Streaming Machine Learning use case

Hi all,

I was wondering if someone has used Metron with any streaming ML framework
such as SAMOA? I know that Metron provides Machine Learning separately via
MAAS. However, it is hard to manage it from operational perspective
especially if we want to have a pretty dynamic and evolving model. SAMOA
seems to be a very slow project (or maybe even dead). However, it looks
very close from the integration point of view with Metron, so I wanted to
see if anyone had tried SAMOA in practice and especially with Metron use
cases.

Regards,
Ali

Re: Streaming Machine Learning use case

Posted by Ali Nazemian <al...@gmail.com>.
Hi Simon,

That's correct. Apache SAMOA. Not any specific algorithm at this stage.
Just the idea of being able to use streaming supervised learning without
being worried of training cycle is interesting to me. The fact that it is
closed to Metron from technology perspective made me wonder to see if
anyone uses that.

Cheers,
Ali


On Tue, 8 May 2018, 22:56 Simon Elliston Ball, <si...@simonellistonball.com>
wrote:

> Do you mean Apache SAMOA? I'm not sure of the status of that project, and
> it doesn't look particularly lively (last real activity on the lists was 2
> months ago, last commits, 7 months ago).
>
> That said, there seem to be some interesting algorithms implemented in
> there. The VHT algorithm and the clustering may be relevant, though we have
> other efficient means of streaming clustering already in Metron. I would
> also argue that we'd be better off looking at algorithms in Spark for
> things like frequent pattern mining, though there the FP growth algorithm
> is of course primarily a batch implementation.
>
> Are there any SAMOA algorithms in particular that you think would be
> relevant to Metron use cases?
>
> Simon
>
>
> On 8 May 2018 at 07:29, Ali Nazemian <al...@gmail.com> wrote:
>
> > Hi all,
> >
> > I was wondering if someone has used Metron with any streaming ML
> framework
> > such as SAMOA? I know that Metron provides Machine Learning separately
> via
> > MAAS. However, it is hard to manage it from operational perspective
> > especially if we want to have a pretty dynamic and evolving model.
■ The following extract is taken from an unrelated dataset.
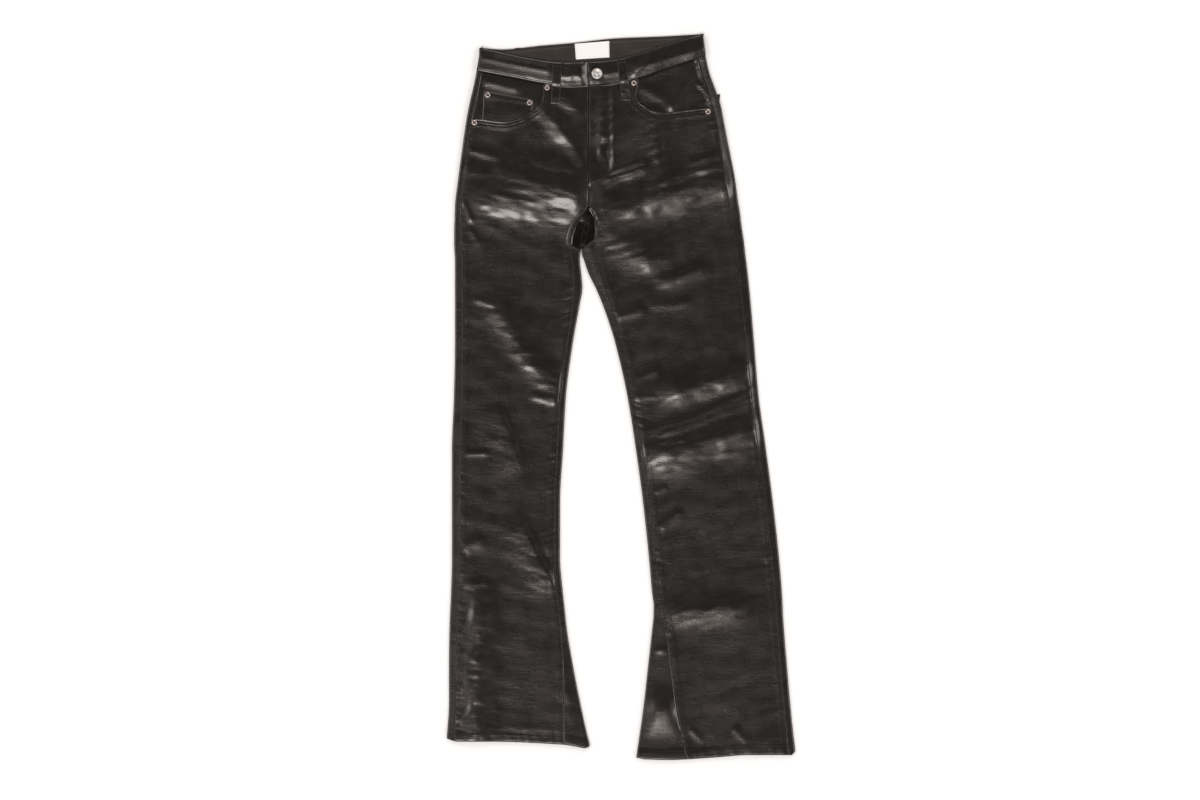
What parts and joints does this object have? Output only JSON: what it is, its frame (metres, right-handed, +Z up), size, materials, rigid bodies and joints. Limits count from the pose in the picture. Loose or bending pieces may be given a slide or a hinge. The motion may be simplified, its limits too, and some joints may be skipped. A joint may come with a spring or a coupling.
{
  "type": "flared trousers",
  "caption": "High-waisted flared trousers of glossy dark imitation leather, laid flat, with a button waistband, scooped front pockets, a coin pocket and a godet in each inside leg.",
  "frame": {"origin": "on the surface that the trousers lie on, under the centre of their outline", "axes": "+X to the wearer's left, +Y from the hems to the waist, +Z up out of the front of the garment"},
  "size_m": [0.5718, 1.1894, 0.0133],
  "materials": {
    "leather": "glossy",
    "button_metal": "polished",
    "rivet_metal": "satin",
    "label": "matt"
  },
  "bodies": {
    "root": {"back_left": "leather", "back_right": "leather", "front_left": "leather", "front_right": "leather", "godet_left": "leather", "godet_right": "leather", "yoke_left": "leather", "yoke_right": "leather", "back_pocket_left": "leather", "back_pocket_right": "leather", "pocket_facing_left": "leather", "pocket_facing_right": "leather", "coin_pocket": "leather", "waistband": "leather", "belt_loop_front_right": "leather", "belt_loop_front_left": "leather", "belt_loop_back_right": "leather", "belt_loop_back_centre": "leather", "belt_loop_back_left": "leather", "button": "button_metal", "rivet_right_side": "rivet_metal", "rivet_right_waist": "rivet_metal", "rivet_left_waist": "rivet_metal", "rivet_left_side": "rivet_metal", "rivet_coin_outer": "rivet_metal", "rivet_coin_inner": "rivet_metal", "label": "label"}
  },
  "joints": []
}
SAMOA
> > seems to be a very slow project (or maybe even dead). However, it looks
> > very close from the integration point of view with Metron, so I wanted to
> > see if anyone had tried SAMOA in practice and especially with Metron use
> > cases.
> >
> > Regards,
> > Ali
> >
>
>
>
> --
> --
> simon elliston ball
> @sireb
>

Re: Streaming Machine Learning use case

Posted by Simon Elliston Ball <si...@simonellistonball.com>.
Do you mean Apache SAMOA? I'm not sure of the status of that project, and
it doesn't look particularly lively (last real activity on the lists was 2
months ago, last commits, 7 months ago).

That said, there seem to be some interesting algorithms implemented in
there. The VHT algorithm and the clustering may be relevant, though we have
other efficient means of streaming clustering already in Metron. I would
also argue that we'd be better off looking at algorithms in Spark for
things like frequent pattern mining, though there the FP growth algorithm
is of course primarily a batch implementation.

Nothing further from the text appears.